Les observateurs les mieux informés de la politique iranienne semblent troublés par ce coup d’éclat de la police française. L’ancien président Abolhassan Bani Sadr, en exil en France depuis 1981, partage l’opinion des autorités françaises selon laquelle «les Moudjahidine, après leur désorganisation en Irak, ont fait de la France leur poste de commandement mondial». Mais, pour autant, rien d’autre ne justifie cette opération que d’essayer «d’utiliser une organisation moribonde comme monnaie d’échange à l’égard des mollahs» car, selon lui, ce mouvement «est fini en tant qu’organisation militaire». Pour le directeur de la rédaction de la revue les Cahiers de l’Orient, «soit c’est un coup de main des Français aux Américains, qui négocient avec les Moudjahidine du peuple en Irak et qui peuvent ainsi dire : ‘vous n’avez plus de base arrière en France, vous n’avez donc qu’une solution, négocier avec nous’. Soit c’est au contraire un coup de pouce de Paris au gouvernement iranien, aux prises avec la contestation, et qui pourrait avoir demandé à la France d’accélérer les enquêtes sur les Moudjahidine, sur les attentats commis à l’intérieur de l’Iran et revendiqués par eux». Quant à la thèse soutenue par le ministre de l’Intérieur selon laquelle ils voulaient installer leur base arrière en France, Antoine Sfeir estime qu’il n’y a là rien de nouveau depuis vingt ans.

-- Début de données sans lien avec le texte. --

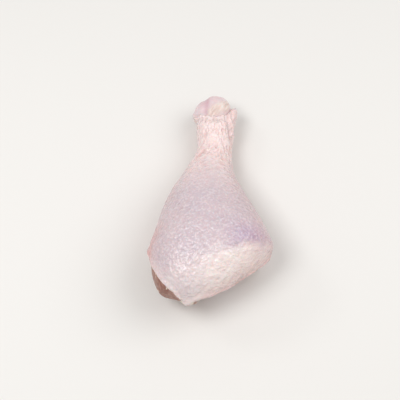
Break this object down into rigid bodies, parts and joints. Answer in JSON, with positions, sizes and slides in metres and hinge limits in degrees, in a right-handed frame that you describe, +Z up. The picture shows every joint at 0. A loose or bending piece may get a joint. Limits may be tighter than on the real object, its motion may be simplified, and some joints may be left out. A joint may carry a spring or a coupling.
{
  "type": "raw chicken drumstick",
  "caption": "Raw chicken drumstick with its skin on: a plump teardrop leg narrowing to a knuckled hock, cut on a slant at the knee, where meat and bone end show under a hood of skin.",
  "frame": {"origin": "centre of the bounding box's base, on the surface that the drumstick lies on", "axes": "+Y along the leg towards the hock, the thin end, so -Y is the knee's cut; +Z up; +X completes a right-handed frame"},
  "size_m": [0.0692, 0.1328, 0.0499],
  "materials": {
    "chicken_skin": "wet raw skin, pale pink",
    "raw_meat": "wet raw muscle",
    "cartilage": "wet cartilage, bluish white"
  },
  "bodies": {
    "root": {"skin": "chicken_skin", "meat": "raw_meat", "leg_bone": "cartilage"}
  },
  "joints": []
}
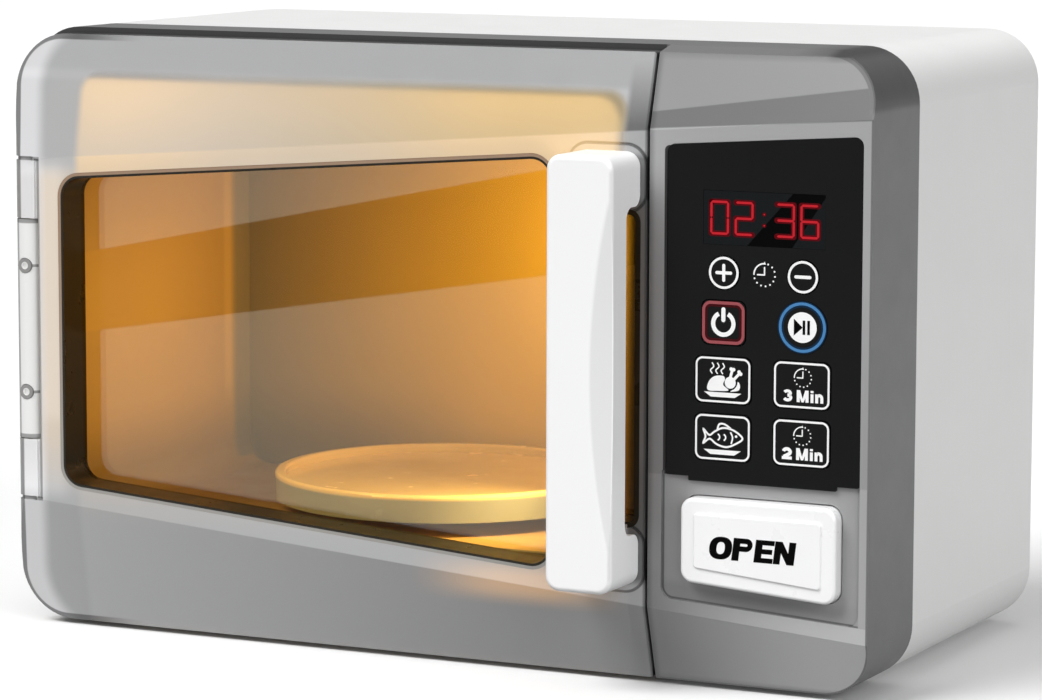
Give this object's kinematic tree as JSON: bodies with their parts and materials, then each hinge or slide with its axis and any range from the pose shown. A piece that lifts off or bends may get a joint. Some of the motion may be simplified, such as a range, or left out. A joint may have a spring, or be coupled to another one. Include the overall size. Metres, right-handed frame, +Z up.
{
  "type": "toy microwave oven",
  "caption": "Toy microwave oven with a side-hinged window door, bar handle, key panel with a sprung door button, lit cavity and geared turntable.",
  "frame": {"origin": "on the floor, at the middle of the whole oven, under the centre of its bounding box", "axes": "+X towards the key panel (the right side seen from the front), +Y from the door towards the back, +Z up"},
  "size_m": [0.26, 0.148, 0.1701],
  "materials": {
    "white_shell": "satin",
    "bezel_grey": "satin",
    "white_button": "satin",
    "smoke_shell": "satin translucent",
    "dark_frame": "gloss",
    "amber_pane": "clear",
    "gloss_black": "gloss",
    "smoke_lens": "clear",
    "black_plastic": "matte",
    "grey_plastic": "matte",
    "grey_rubber": "matte",
    "dark_rubber": "matte",
    "board_green": "satin",
    "steel": "satin",
    "brass": "satin",
    "zinc_can": "satin",
    "warm_liner": "satin",
    "frosted_lens": "frosted",
    "amber_lamp": "gloss",
    "cream_plate": "gloss",
    "cell_jacket": "gloss"
  },
  "bodies": {
    "case": {"rear_housing": "white_shell", "front_bezel": "bezel_grey", "rubber_feet": "dark_rubber", "case_screws": "steel", "speaker": "black_plastic", "control_fascia": "gloss_black", "display_lens": "smoke_lens", "display_module": "black_plastic", "control_board": "board_green", "board_screws": "steel", "keypad_mat": "grey_rubber", "open_spring": "steel", "latch_spring": "steel", "cavity_liner": "warm_liner", "lamp_lens": "frosted_lens", "lamp_housing": "black_plastic", "lamp_led": "amber_lamp", "hinge_block": "white_button", "hinge_pins": "steel", "hinge_screws": "steel", "idler_pin": "steel", "drive_motor": "zinc_can", "gearbox_base": "grey_plastic", "gearbox_cover": "grey_plastic", "battery_box": "black_plastic", "battery_cells": "cell_jacket", "battery_contacts": "steel", "battery_springs": "steel"},
    "door": {"door_shell": "smoke_shell", "window_frame": "dark_frame", "window_pane": "amber_pane", "door_catch": "grey_plastic", "catch_screw": "steel", "handle": "white_button", "handle_screws": "steel"},
    "open_key": {"open_button": "white_button"},
    "latch": {"latch_slide": "grey_plastic"},
    "hub": {"turntable_hub": "grey_plastic"},
    "plate": {"turntable_plate": "cream_plate"},
    "idler": {"compound_gear": "grey_plastic"},
    "pinion": {"motor_pinion": "brass"},
    "bay_cover": {"battery_cover": "white_shell", "battery_screw": "steel"},
    "plus_keycap": {"plus_key": "gloss_black"},
    "minus_keycap": {"minus_key": "gloss_black"},
    "power_keycap": {"power_key": "gloss_black"},
    "start_keycap": {"start_key": "gloss_black"},
    "roast_keycap": {"roast_key": "gloss_black"},
    "fish_keycap": {"fish_key": "gloss_black"},
    "three_minute_keycap": {"three_minute_key": "gloss_black"},
    "two_minute_keycap": {"two_minute_key": "gloss_black"}
  },
  "joints": [
    {"name": "door_hinge", "type": "hinge", "parent": "case", "child": "door", "pos_m": [-0.1259, -0.0519, 0.085], "axis": [0, 0, -1], "range_deg": [0, 110]},
    {"name": "open_press", "type": "slide", "parent": "case", "child": "open_key", "axis": [0, 1, 0], "range_m": [0, 0.003], "stiffness_N_per_m": 300, "springref_m": -0.002},
    {"name": "latch_draw", "type": "slide", "parent": "case", "child": "latch", "axis": [1, 0, 0], "range_m": [0, 0.003], "stiffness_N_per_m": 150, "springref_m": -0.002},
    {"name": "turntable_spin", "type": "hinge", "parent": "case", "child": "hub", "pos_m": [-0.0255, 0.00905, 0.0243], "axis": [0, 0, 1], "continuous": true},
    {"name": "idler_spin", "type": "hinge", "parent": "case", "child": "idler", "pos_m": [-0.0455, 0.00905, 0.0209], "axis": [0, 0, 1], "continuous": true},
    {"name": "pinion_spin", "type": "hinge", "parent": "case", "child": "pinion", "pos_m": [-0.0639, 0.00905, 0.0209], "axis": [0, 0, 1], "continuous": true},
    {"name": "plate_lift", "type": "slide", "parent": "hub", "child": "plate", "axis": [0, 0, 1], "range_m": [0, 0.012]},
    {"name": "bay_cover_off", "type": "slide", "parent": "case", "child": "bay_cover", "axis": [0, 1, 0], "range_m": [0, 0.012]},
    {"name": "plus_press", "type": "slide", "parent": "case", "child": "plus_keycap", "axis": [0, 1, 0], "range_m": [0, 0.0008], "stiffness_N_per_m": 900, "springref_m": -0.0006},
    {"name": "minus_press", "type": "slide", "parent": "case", "child": "minus_keycap", "axis": [0, 1, 0], "range_m": [0, 0.0008], "stiffness_N_per_m": 900, "springref_m": -0.0006},
    {"name": "power_press", "type": "slide", "parent": "case", "child": "power_keycap", "axis": [0, 1, 0], "range_m": [0, 0.0008], "stiffness_N_per_m": 900, "springref_m": -0.0006},
    {"name": "start_press", "type": "slide", "parent": "case", "child": "start_keycap", "axis": [0, 1, 0], "range_m": [0, 0.0008], "stiffness_N_per_m": 900, "springref_m": -0.0006},
    {"name": "roast_press", "type": "slide", "parent": "case", "child": "roast_keycap", "axis": [0, 1, 0], "range_m": [0, 0.0008], "stiffness_N_per_m": 900, "springref_m": -0.0006},
    {"name": "fish_press", "type": "slide", "parent": "case", "child": "fish_keycap", "axis": [0, 1, 0], "range_m": [0, 0.0008], "stiffness_N_per_m": 900, "springref_m": -0.0006},
    {"name": "three_minute_press", "type": "slide", "parent": "case", "child": "three_minute_keycap", "axis": [0, 1, 0], "range_m": [0, 0.0008], "stiffness_N_per_m": 900, "springref_m": -0.0006},
    {"name": "two_minute_press", "type": "slide", "parent": "case", "child": "two_minute_keycap", "axis": [0, 1, 0], "range_m": [0, 0.0008], "stiffness_N_per_m": 900, "springref_m": -0.0006}
  ],
  "couplings": [
    {"joint": "latch_draw", "follows": "open_press", "ratio": 1},
    {"joint": "idler_spin", "follows": "turntable_spin", "ratio": -4},
    {"joint": "pinion_spin", "follows": "turntable_spin", "ratio": 14.4}
  ]
}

Geste politique envers Washington qui, malgré ses relations ambiguës avec les Moudjahidine les a couchés sur la liste des organisations terroristes ? Envers Téhéran, qui a d’excellentes raisons de se féliciter du coup porté à son pire ennemi intérieur par le «fameux juge antiterroriste Bruguière», comme l’écrit le journal réformateur iranien Yas-e-No ? Les deux capitales envoient en tout cas des signaux de satisfaction, au lendemain de l’opération. Téhéran tente même de pousser sont avantage en réclamant leur extradition pour «qu'ils soient jugés là où ils ont commis leurs crimes», a déclaré mercredi à Téhéran le président Mohammad Khatami. Et il a demandé aux Etats-Unis de prendre exemple sur la France car, a-t-il dit, «malheureusement l'attitude des Américains à l'égard de ce groupe en Irak est suspecte et nous laisse soupçonner, malgré leurs affirmations, qu'ils peuvent l'utiliser contre nous».

Citant des sources judiciaires françaises, l’agence Reuters précise que ni armes, ni faux-papiers n’ont été retrouvés sur les lieux des sites perquisitionnés mardi.